- [OBJECTIVE]: Print exactly, please, the lines from the top of the entries below up to and including the line with "LIGHTER = np.array([1.5, 1.3, 0.9])", and nothing else; pictures are excluded.

3D code data
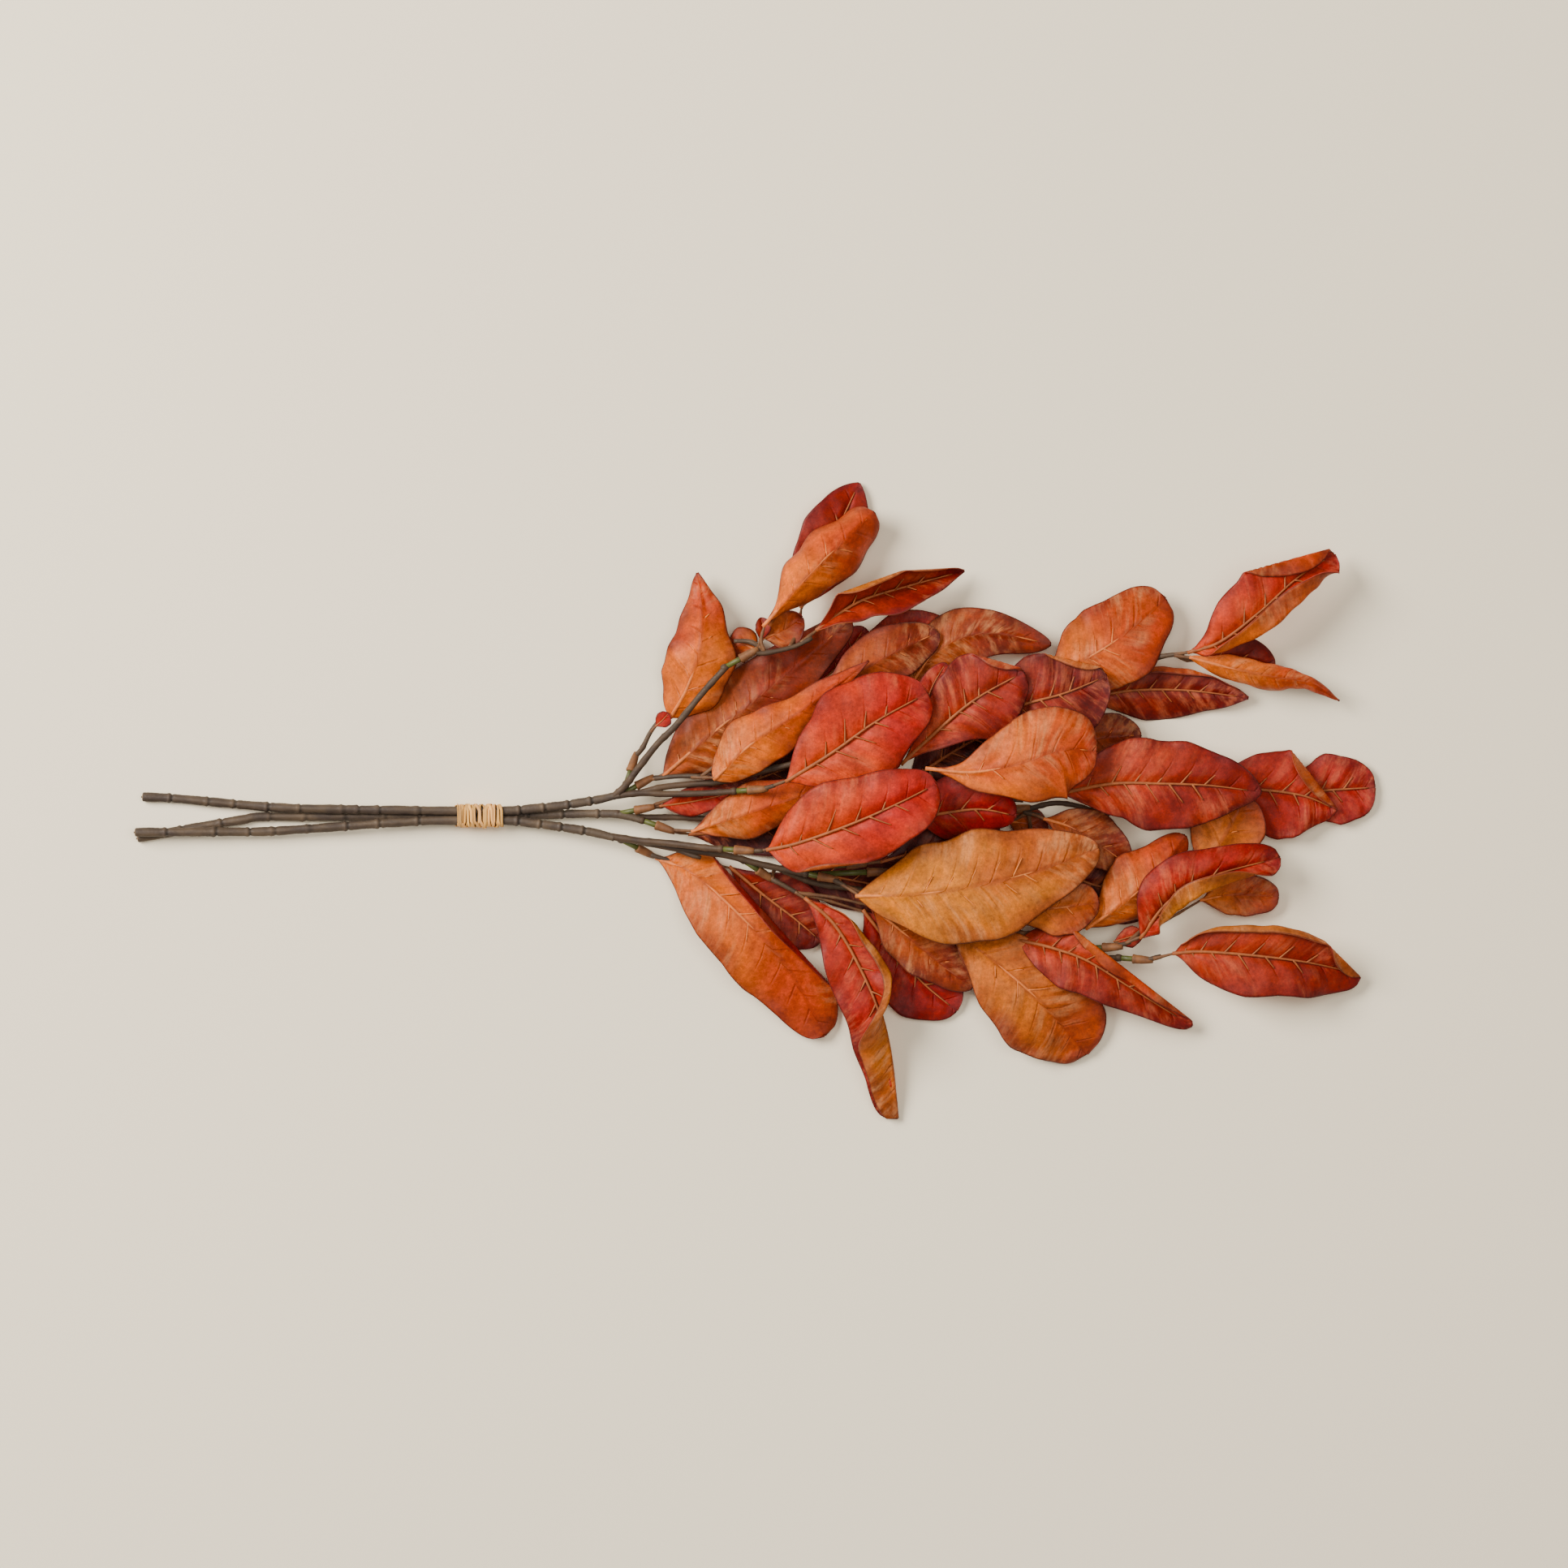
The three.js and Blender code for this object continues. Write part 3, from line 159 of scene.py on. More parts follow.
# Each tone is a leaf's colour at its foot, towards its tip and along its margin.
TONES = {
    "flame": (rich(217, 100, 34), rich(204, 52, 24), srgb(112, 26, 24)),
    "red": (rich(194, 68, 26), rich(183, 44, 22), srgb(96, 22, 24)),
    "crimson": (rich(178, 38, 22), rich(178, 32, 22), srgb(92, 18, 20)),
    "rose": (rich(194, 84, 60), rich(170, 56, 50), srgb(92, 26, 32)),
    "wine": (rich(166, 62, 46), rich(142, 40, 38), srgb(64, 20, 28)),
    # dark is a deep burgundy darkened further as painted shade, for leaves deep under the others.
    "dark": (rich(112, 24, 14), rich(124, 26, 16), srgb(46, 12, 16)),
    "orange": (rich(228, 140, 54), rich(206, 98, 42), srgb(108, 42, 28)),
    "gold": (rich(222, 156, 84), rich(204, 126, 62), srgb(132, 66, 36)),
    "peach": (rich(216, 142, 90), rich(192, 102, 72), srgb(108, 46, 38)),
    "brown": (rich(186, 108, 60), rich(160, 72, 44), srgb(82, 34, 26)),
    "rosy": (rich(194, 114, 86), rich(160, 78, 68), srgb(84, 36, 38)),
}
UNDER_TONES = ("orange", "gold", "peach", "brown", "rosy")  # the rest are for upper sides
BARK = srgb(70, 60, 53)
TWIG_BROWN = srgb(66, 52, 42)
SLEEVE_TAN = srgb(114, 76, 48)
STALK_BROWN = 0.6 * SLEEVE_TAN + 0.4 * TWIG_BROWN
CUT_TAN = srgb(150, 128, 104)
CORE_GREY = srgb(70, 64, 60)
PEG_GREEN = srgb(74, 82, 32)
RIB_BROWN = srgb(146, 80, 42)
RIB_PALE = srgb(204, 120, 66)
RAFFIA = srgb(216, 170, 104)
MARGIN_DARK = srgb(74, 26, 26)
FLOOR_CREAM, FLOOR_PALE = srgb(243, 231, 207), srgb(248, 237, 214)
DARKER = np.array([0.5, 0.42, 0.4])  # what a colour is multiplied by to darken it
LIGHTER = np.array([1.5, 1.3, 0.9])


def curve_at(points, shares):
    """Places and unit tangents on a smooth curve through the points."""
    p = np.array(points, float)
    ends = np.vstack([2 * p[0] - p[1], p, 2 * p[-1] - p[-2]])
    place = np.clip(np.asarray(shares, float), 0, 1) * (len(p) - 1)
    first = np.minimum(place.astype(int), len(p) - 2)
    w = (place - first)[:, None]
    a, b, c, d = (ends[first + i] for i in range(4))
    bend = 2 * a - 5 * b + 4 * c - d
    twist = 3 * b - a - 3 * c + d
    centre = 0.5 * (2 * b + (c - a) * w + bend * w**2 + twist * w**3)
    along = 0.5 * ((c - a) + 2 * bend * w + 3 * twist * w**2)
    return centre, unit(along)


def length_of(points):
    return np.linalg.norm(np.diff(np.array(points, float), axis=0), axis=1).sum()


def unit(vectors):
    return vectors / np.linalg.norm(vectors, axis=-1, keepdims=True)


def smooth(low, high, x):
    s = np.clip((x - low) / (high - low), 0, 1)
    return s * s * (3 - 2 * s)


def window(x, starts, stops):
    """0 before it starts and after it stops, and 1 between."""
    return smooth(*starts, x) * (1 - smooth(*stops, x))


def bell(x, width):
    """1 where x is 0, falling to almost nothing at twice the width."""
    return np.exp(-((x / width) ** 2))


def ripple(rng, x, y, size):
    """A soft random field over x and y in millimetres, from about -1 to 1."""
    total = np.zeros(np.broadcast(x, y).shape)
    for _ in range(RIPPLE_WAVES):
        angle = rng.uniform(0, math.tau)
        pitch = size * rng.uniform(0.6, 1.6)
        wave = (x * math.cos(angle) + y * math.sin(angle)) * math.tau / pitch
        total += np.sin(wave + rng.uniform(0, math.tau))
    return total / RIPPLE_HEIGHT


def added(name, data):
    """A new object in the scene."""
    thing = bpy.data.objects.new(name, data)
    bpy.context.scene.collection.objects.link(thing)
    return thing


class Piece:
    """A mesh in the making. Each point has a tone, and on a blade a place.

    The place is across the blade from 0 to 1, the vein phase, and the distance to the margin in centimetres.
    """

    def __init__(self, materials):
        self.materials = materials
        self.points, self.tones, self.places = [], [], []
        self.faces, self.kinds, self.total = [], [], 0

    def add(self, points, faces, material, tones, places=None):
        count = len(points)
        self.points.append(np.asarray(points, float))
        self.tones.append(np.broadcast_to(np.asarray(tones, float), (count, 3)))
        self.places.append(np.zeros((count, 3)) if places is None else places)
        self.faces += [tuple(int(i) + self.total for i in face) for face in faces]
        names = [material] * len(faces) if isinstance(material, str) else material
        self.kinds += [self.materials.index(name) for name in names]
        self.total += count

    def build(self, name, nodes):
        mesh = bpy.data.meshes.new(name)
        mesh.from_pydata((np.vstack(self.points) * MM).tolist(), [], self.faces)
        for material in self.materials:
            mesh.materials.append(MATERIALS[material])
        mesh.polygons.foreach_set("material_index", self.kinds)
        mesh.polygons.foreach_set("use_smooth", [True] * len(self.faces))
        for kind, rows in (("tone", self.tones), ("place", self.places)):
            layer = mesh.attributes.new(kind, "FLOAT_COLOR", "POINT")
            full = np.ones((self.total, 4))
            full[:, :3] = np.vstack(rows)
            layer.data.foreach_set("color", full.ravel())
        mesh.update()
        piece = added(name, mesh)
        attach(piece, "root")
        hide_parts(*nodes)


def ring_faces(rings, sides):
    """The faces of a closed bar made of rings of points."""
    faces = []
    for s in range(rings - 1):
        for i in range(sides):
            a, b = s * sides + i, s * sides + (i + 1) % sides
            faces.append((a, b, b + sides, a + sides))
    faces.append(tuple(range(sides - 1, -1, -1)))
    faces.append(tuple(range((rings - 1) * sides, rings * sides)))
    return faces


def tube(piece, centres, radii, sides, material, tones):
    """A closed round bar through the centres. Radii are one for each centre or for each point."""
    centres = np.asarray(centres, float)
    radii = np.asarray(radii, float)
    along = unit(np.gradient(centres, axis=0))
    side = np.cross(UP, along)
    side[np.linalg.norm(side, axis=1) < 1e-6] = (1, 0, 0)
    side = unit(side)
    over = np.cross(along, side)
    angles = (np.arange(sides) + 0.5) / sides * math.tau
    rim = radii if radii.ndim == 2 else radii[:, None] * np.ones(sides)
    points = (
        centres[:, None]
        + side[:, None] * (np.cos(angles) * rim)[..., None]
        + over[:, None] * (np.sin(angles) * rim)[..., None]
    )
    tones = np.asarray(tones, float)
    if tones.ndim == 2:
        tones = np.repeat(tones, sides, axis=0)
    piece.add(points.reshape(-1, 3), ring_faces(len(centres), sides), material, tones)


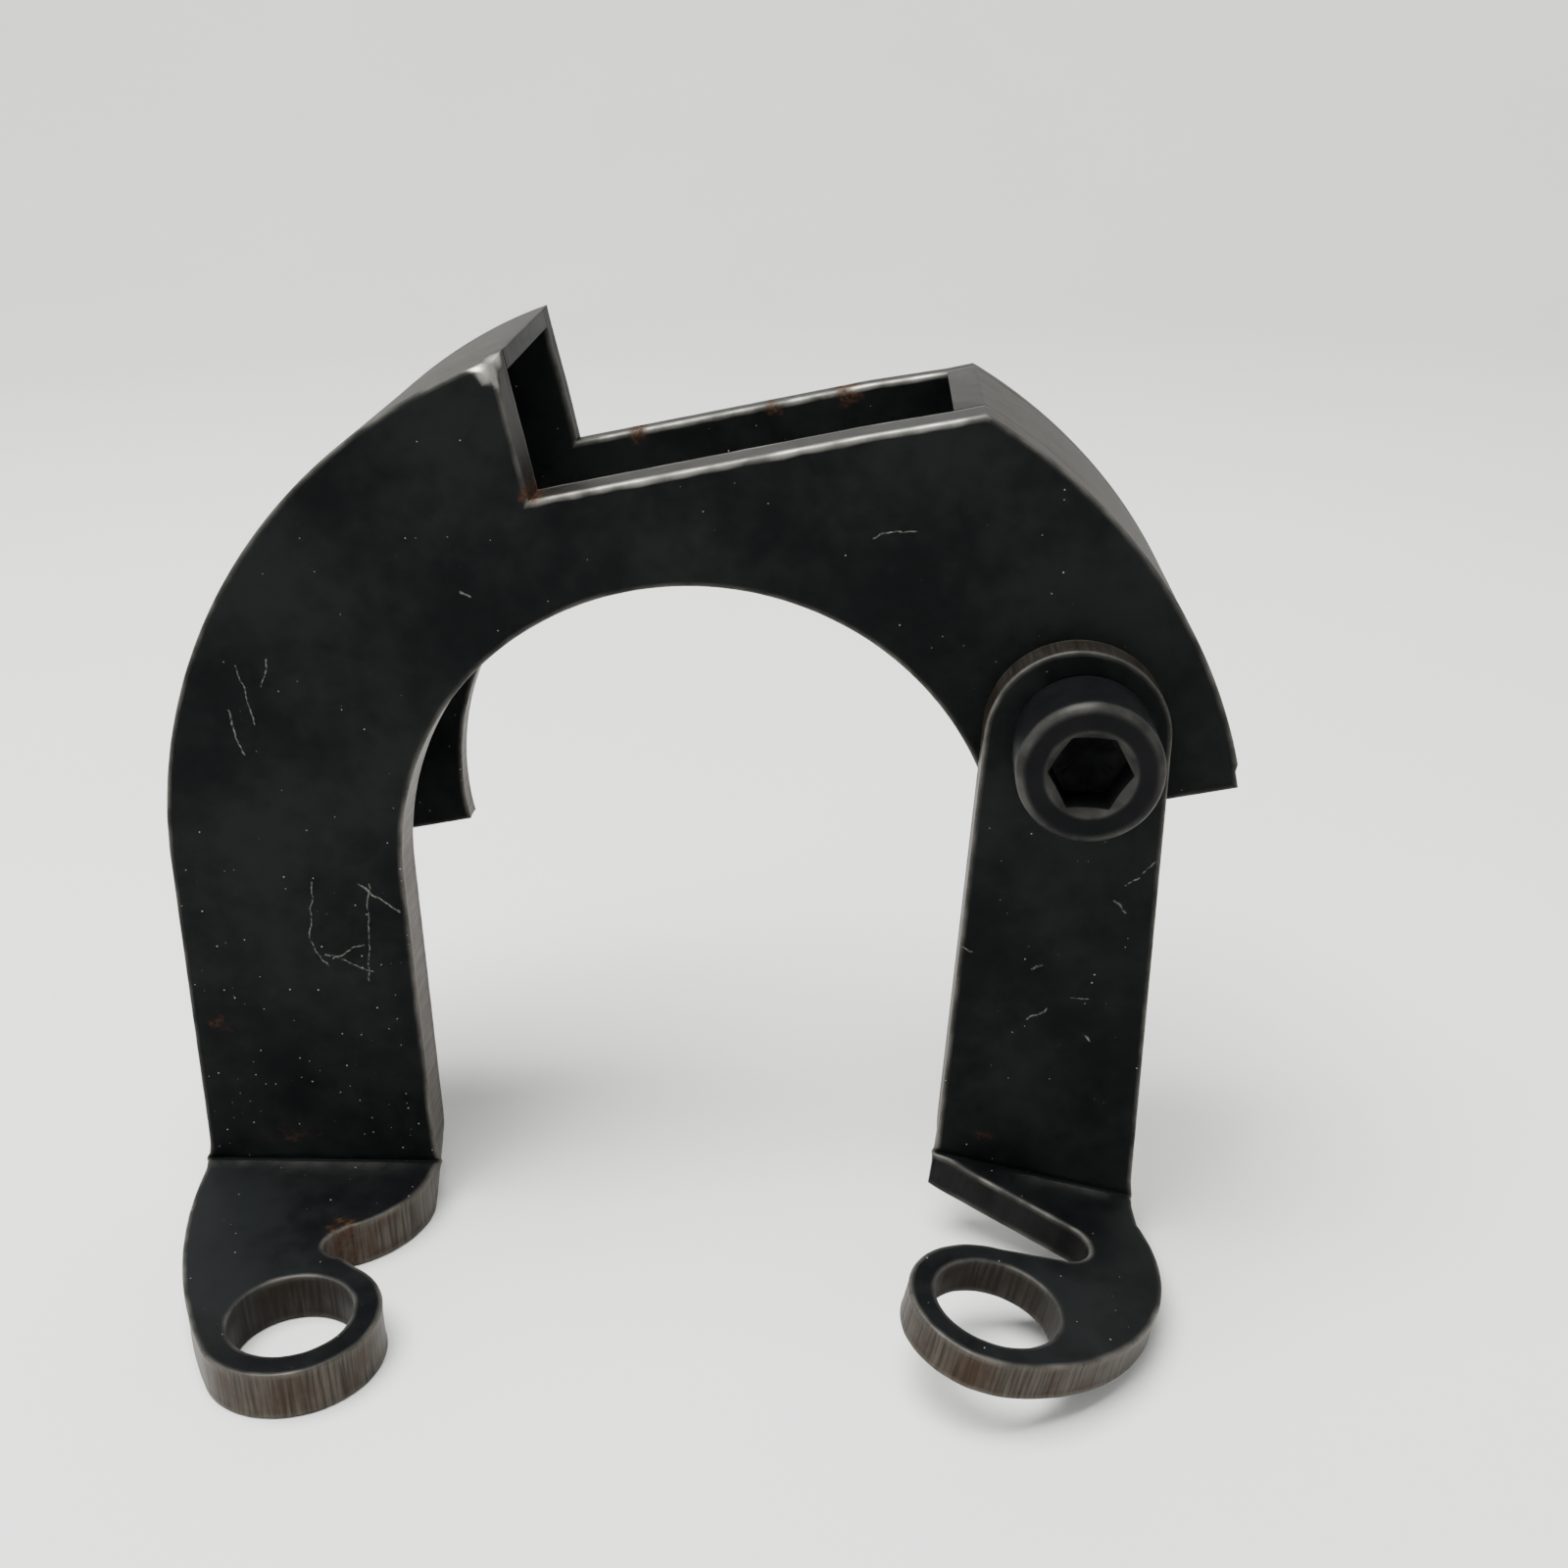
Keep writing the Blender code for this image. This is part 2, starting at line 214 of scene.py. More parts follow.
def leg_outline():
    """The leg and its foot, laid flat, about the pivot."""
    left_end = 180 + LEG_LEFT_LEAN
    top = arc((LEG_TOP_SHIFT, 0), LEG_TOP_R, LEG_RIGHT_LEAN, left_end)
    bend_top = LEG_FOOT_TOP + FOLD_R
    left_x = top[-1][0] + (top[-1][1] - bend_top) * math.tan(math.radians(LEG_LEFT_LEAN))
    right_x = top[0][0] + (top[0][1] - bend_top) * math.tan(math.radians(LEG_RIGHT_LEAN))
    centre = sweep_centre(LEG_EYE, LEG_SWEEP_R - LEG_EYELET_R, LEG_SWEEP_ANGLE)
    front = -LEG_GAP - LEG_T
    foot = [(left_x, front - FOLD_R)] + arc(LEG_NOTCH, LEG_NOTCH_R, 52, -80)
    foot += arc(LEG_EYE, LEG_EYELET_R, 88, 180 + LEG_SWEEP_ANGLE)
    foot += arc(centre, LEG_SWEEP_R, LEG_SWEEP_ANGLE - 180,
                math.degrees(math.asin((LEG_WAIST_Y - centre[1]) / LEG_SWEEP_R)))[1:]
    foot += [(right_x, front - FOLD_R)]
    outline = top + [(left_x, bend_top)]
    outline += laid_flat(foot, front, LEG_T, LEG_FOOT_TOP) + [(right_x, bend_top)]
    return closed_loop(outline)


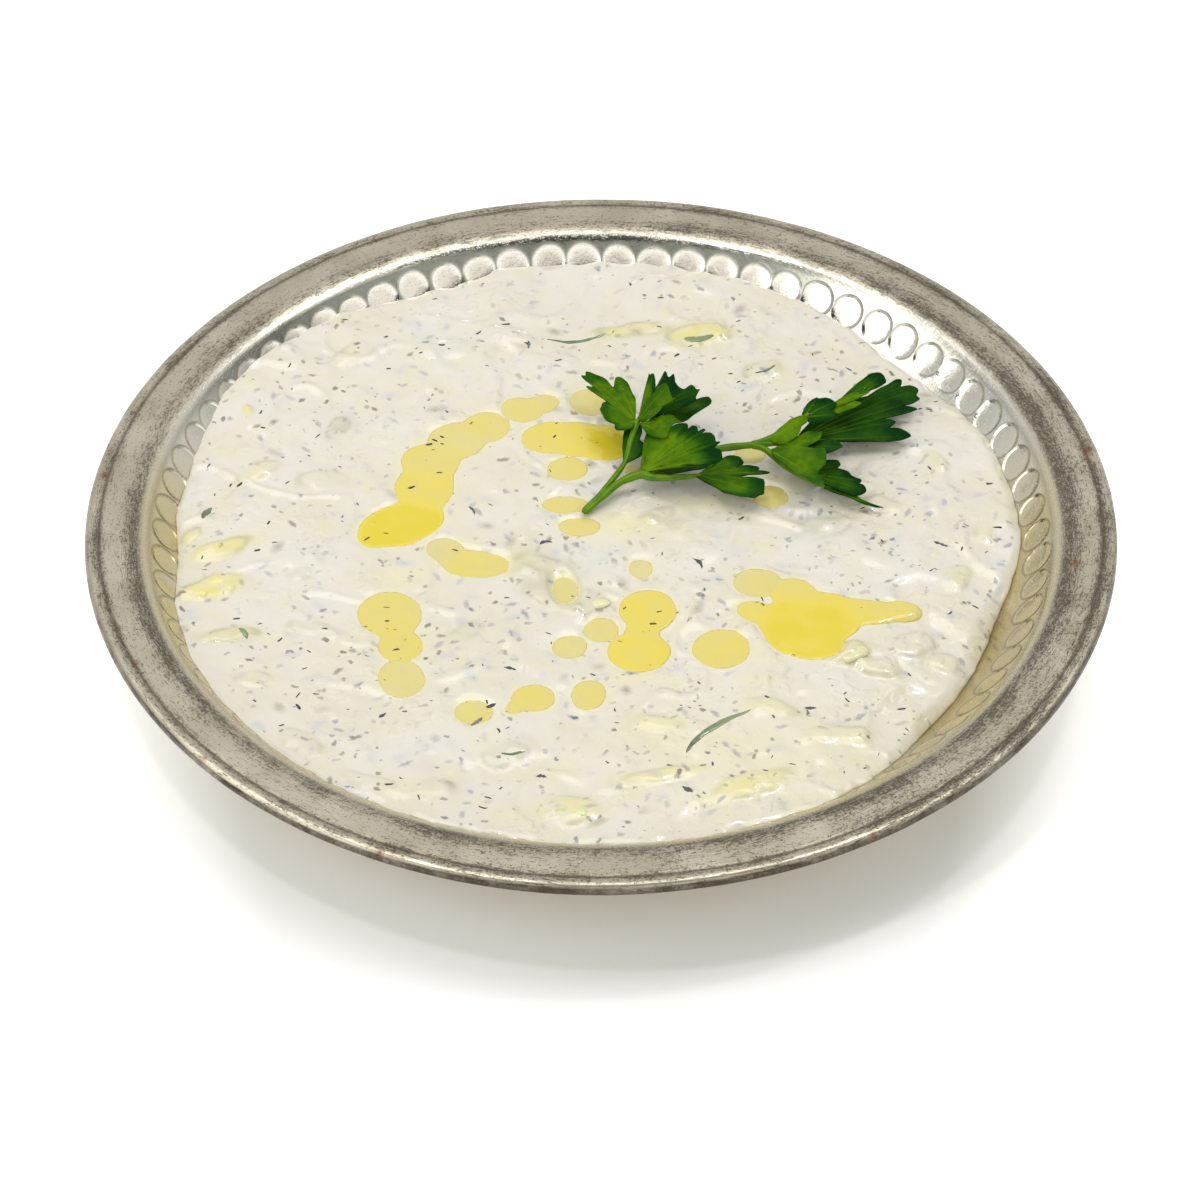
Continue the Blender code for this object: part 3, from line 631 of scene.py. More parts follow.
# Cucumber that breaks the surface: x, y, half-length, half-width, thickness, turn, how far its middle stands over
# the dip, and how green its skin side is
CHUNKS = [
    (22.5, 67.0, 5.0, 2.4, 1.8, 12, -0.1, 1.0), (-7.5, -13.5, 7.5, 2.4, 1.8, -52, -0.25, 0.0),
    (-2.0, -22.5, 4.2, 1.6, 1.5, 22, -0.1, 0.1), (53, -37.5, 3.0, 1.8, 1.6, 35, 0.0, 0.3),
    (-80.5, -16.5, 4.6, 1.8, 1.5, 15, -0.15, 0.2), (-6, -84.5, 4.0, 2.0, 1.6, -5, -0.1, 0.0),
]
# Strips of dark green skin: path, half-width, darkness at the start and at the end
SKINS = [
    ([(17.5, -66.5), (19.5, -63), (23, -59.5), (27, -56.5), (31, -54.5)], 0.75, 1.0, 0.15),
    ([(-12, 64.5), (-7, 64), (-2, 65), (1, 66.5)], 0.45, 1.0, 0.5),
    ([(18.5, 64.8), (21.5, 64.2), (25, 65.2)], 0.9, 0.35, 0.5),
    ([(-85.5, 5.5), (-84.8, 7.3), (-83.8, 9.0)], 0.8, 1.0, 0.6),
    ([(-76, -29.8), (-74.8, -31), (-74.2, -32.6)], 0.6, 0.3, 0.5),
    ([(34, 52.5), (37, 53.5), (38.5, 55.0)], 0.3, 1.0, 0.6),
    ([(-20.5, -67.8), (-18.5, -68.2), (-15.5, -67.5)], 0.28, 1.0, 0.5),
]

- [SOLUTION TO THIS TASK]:
The three.js and Blender code for this object continues. Write part 3, from line 159 of scene.py on. More parts follow.
# Each tone is a leaf's colour at its foot, towards its tip and along its margin.
TONES = {
    "flame": (rich(217, 100, 34), rich(204, 52, 24), srgb(112, 26, 24)),
    "red": (rich(194, 68, 26), rich(183, 44, 22), srgb(96, 22, 24)),
    "crimson": (rich(178, 38, 22), rich(178, 32, 22), srgb(92, 18, 20)),
    "rose": (rich(194, 84, 60), rich(170, 56, 50), srgb(92, 26, 32)),
    "wine": (rich(166, 62, 46), rich(142, 40, 38), srgb(64, 20, 28)),
    # dark is a deep burgundy darkened further as painted shade, for leaves deep under the others.
    "dark": (rich(112, 24, 14), rich(124, 26, 16), srgb(46, 12, 16)),
    "orange": (rich(228, 140, 54), rich(206, 98, 42), srgb(108, 42, 28)),
    "gold": (rich(222, 156, 84), rich(204, 126, 62), srgb(132, 66, 36)),
    "peach": (rich(216, 142, 90), rich(192, 102, 72), srgb(108, 46, 38)),
    "brown": (rich(186, 108, 60), rich(160, 72, 44), srgb(82, 34, 26)),
    "rosy": (rich(194, 114, 86), rich(160, 78, 68), srgb(84, 36, 38)),
}
UNDER_TONES = ("orange", "gold", "peach", "brown", "rosy")  # the rest are for upper sides
BARK = srgb(70, 60, 53)
TWIG_BROWN = srgb(66, 52, 42)
SLEEVE_TAN = srgb(114, 76, 48)
STALK_BROWN = 0.6 * SLEEVE_TAN + 0.4 * TWIG_BROWN
CUT_TAN = srgb(150, 128, 104)
CORE_GREY = srgb(70, 64, 60)
PEG_GREEN = srgb(74, 82, 32)
RIB_BROWN = srgb(146, 80, 42)
RIB_PALE = srgb(204, 120, 66)
RAFFIA = srgb(216, 170, 104)
MARGIN_DARK = srgb(74, 26, 26)
FLOOR_CREAM, FLOOR_PALE = srgb(243, 231, 207), srgb(248, 237, 214)
DARKER = np.array([0.5, 0.42, 0.4])  # what a colour is multiplied by to darken it
LIGHTER = np.array([1.5, 1.3, 0.9])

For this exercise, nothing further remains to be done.